▶ Source excerpt
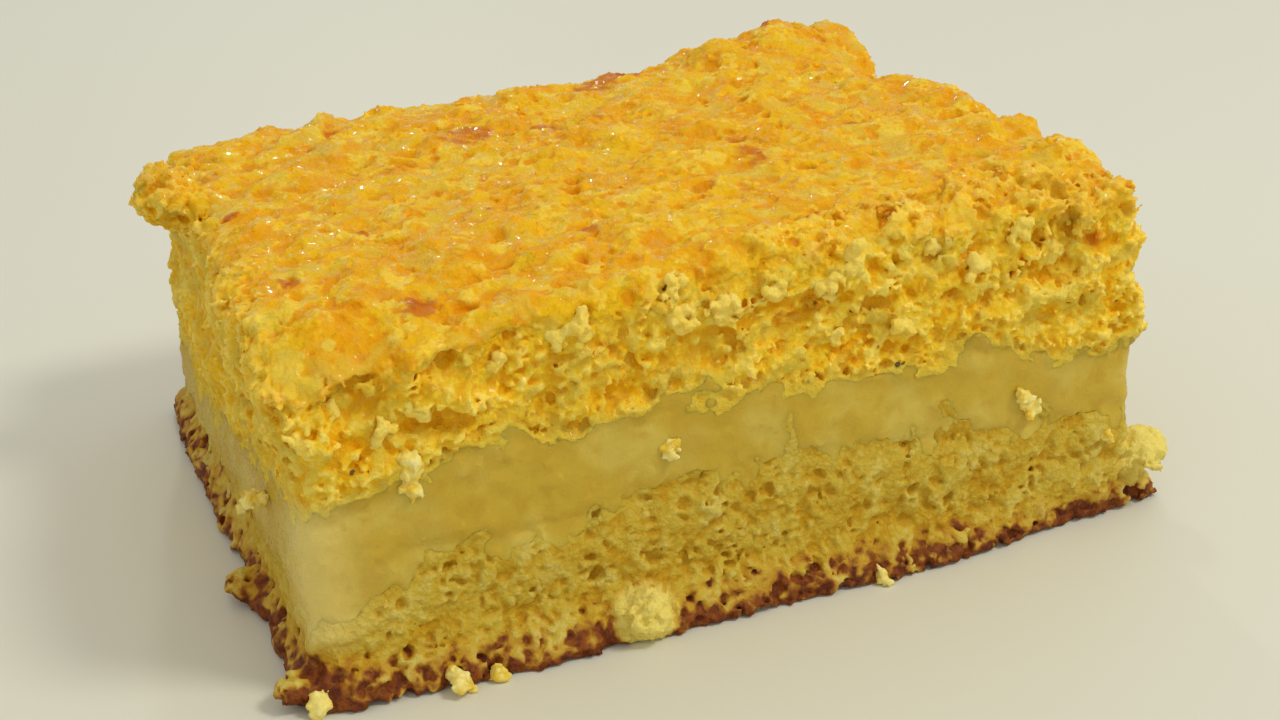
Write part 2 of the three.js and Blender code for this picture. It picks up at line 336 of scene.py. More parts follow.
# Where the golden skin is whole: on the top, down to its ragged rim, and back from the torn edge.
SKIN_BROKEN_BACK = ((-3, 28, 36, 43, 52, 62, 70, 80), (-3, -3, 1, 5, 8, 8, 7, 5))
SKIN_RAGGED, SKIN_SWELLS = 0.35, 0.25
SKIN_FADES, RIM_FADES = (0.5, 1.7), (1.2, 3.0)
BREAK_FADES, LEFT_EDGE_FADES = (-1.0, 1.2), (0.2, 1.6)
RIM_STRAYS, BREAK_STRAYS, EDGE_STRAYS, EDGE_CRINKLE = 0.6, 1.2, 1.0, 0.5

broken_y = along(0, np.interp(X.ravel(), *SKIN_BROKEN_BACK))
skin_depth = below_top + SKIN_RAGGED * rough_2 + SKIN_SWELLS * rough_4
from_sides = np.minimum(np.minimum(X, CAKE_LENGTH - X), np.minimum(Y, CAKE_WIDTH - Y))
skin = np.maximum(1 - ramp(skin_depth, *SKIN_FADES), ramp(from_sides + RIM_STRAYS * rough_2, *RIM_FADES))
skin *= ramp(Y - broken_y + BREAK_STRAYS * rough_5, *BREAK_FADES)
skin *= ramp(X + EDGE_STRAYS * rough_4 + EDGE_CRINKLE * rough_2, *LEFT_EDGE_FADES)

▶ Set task
Every line of the material must be returned exactly as it appears.

▶ Written answer
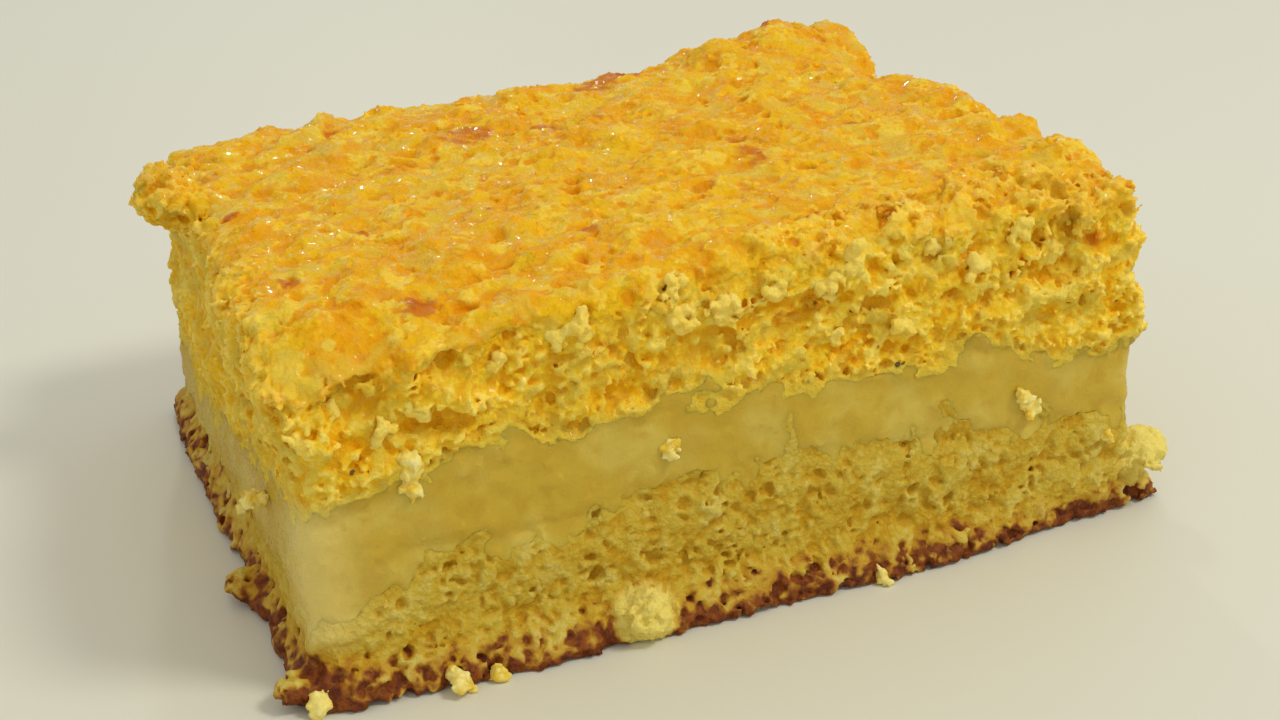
Write part 2 of the three.js and Blender code for this picture. It picks up at line 336 of scene.py. More parts follow.
# Where the golden skin is whole: on the top, down to its ragged rim, and back from the torn edge.
SKIN_BROKEN_BACK = ((-3, 28, 36, 43, 52, 62, 70, 80), (-3, -3, 1, 5, 8, 8, 7, 5))
SKIN_RAGGED, SKIN_SWELLS = 0.35, 0.25
SKIN_FADES, RIM_FADES = (0.5, 1.7), (1.2, 3.0)
BREAK_FADES, LEFT_EDGE_FADES = (-1.0, 1.2), (0.2, 1.6)
RIM_STRAYS, BREAK_STRAYS, EDGE_STRAYS, EDGE_CRINKLE = 0.6, 1.2, 1.0, 0.5

broken_y = along(0, np.interp(X.ravel(), *SKIN_BROKEN_BACK))
skin_depth = below_top + SKIN_RAGGED * rough_2 + SKIN_SWELLS * rough_4
from_sides = np.minimum(np.minimum(X, CAKE_LENGTH - X), np.minimum(Y, CAKE_WIDTH - Y))
skin = np.maximum(1 - ramp(skin_depth, *SKIN_FADES), ramp(from_sides + RIM_STRAYS * rough_2, *RIM_FADES))
skin *= ramp(Y - broken_y + BREAK_STRAYS * rough_5, *BREAK_FADES)
skin *= ramp(X + EDGE_STRAYS * rough_4 + EDGE_CRINKLE * rough_2, *LEFT_EDGE_FADES)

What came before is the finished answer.